### Work to complete:
Extract the complete data exactly as given.

### Collected data:
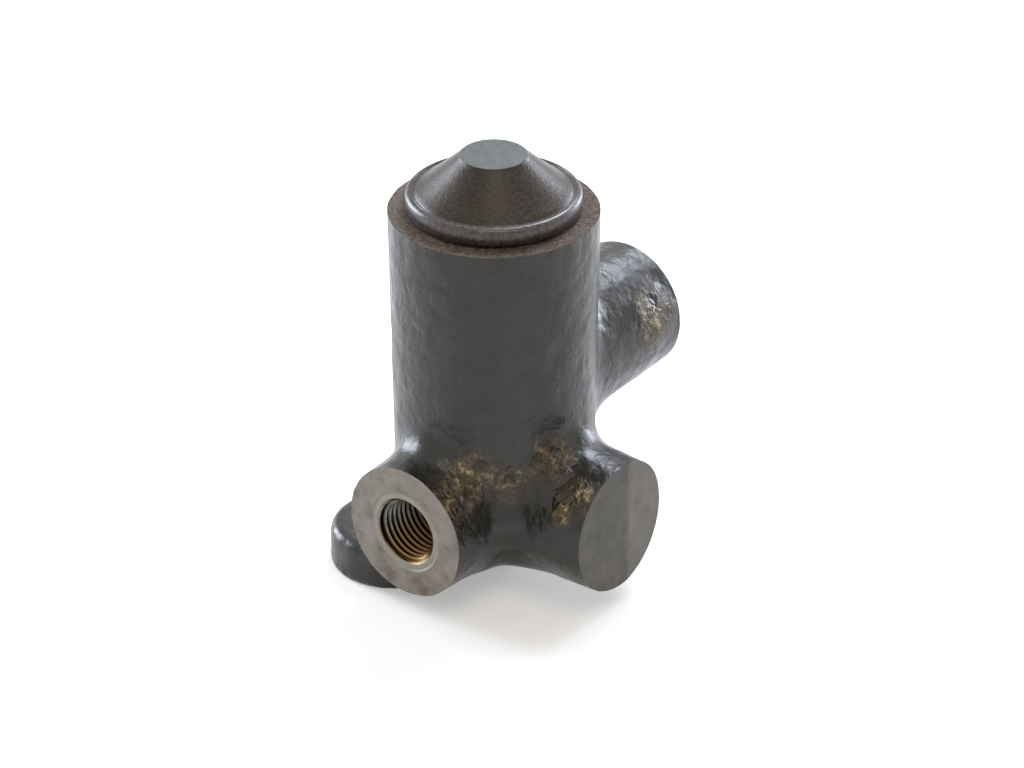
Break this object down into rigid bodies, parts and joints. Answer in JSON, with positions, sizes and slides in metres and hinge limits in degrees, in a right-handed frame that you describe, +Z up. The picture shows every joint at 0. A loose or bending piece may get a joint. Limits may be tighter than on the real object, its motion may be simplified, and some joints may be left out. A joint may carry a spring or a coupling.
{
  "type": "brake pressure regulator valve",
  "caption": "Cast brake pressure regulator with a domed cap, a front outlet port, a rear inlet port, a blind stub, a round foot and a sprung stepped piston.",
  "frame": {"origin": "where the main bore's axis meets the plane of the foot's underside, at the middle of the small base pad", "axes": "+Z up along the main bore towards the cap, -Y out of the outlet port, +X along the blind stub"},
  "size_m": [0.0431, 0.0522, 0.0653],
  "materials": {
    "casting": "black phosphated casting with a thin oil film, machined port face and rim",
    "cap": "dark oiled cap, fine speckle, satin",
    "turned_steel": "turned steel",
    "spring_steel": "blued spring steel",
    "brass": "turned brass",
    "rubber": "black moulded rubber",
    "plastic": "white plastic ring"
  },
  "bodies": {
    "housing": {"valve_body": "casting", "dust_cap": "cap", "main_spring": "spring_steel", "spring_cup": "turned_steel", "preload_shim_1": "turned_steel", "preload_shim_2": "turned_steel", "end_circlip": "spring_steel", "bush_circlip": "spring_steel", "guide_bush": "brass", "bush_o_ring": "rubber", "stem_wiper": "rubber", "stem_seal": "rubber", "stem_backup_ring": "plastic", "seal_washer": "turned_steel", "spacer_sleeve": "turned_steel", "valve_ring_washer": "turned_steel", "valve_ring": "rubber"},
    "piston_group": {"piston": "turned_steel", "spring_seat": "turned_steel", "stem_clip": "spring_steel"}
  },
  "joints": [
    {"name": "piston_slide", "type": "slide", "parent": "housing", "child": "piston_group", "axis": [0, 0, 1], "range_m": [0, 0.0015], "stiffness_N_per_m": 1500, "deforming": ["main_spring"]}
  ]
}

### Result of the exercise:
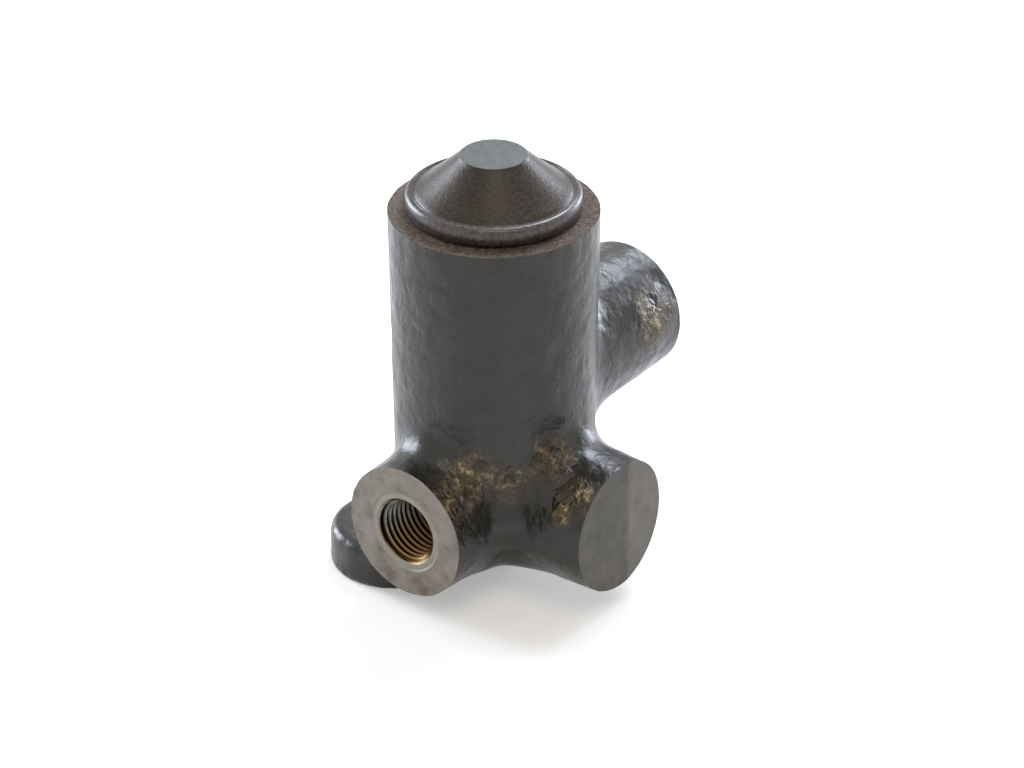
Break this object down into rigid bodies, parts and joints. Answer in JSON, with positions, sizes and slides in metres and hinge limits in degrees, in a right-handed frame that you describe, +Z up. The picture shows every joint at 0. A loose or bending piece may get a joint. Limits may be tighter than on the real object, its motion may be simplified, and some joints may be left out. A joint may carry a spring or a coupling.
{
  "type": "brake pressure regulator valve",
  "caption": "Cast brake pressure regulator with a domed cap, a front outlet port, a rear inlet port, a blind stub, a round foot and a sprung stepped piston.",
  "frame": {"origin": "where the main bore's axis meets the plane of the foot's underside, at the middle of the small base pad", "axes": "+Z up along the main bore towards the cap, -Y out of the outlet port, +X along the blind stub"},
  "size_m": [0.0431, 0.0522, 0.0653],
  "materials": {
    "casting": "black phosphated casting with a thin oil film, machined port face and rim",
    "cap": "dark oiled cap, fine speckle, satin",
    "turned_steel": "turned steel",
    "spring_steel": "blued spring steel",
    "brass": "turned brass",
    "rubber": "black moulded rubber",
    "plastic": "white plastic ring"
  },
  "bodies": {
    "housing": {"valve_body": "casting", "dust_cap": "cap", "main_spring": "spring_steel", "spring_cup": "turned_steel", "preload_shim_1": "turned_steel", "preload_shim_2": "turned_steel", "end_circlip": "spring_steel", "bush_circlip": "spring_steel", "guide_bush": "brass", "bush_o_ring": "rubber", "stem_wiper": "rubber", "stem_seal": "rubber", "stem_backup_ring": "plastic", "seal_washer": "turned_steel", "spacer_sleeve": "turned_steel", "valve_ring_washer": "turned_steel", "valve_ring": "rubber"},
    "piston_group": {"piston": "turned_steel", "spring_seat": "turned_steel", "stem_clip": "spring_steel"}
  },
  "joints": [
    {"name": "piston_slide", "type": "slide", "parent": "housing", "child": "piston_group", "axis": [0, 0, 1], "range_m": [0, 0.0015], "stiffness_N_per_m": 1500, "deforming": ["main_spring"]}
  ]
}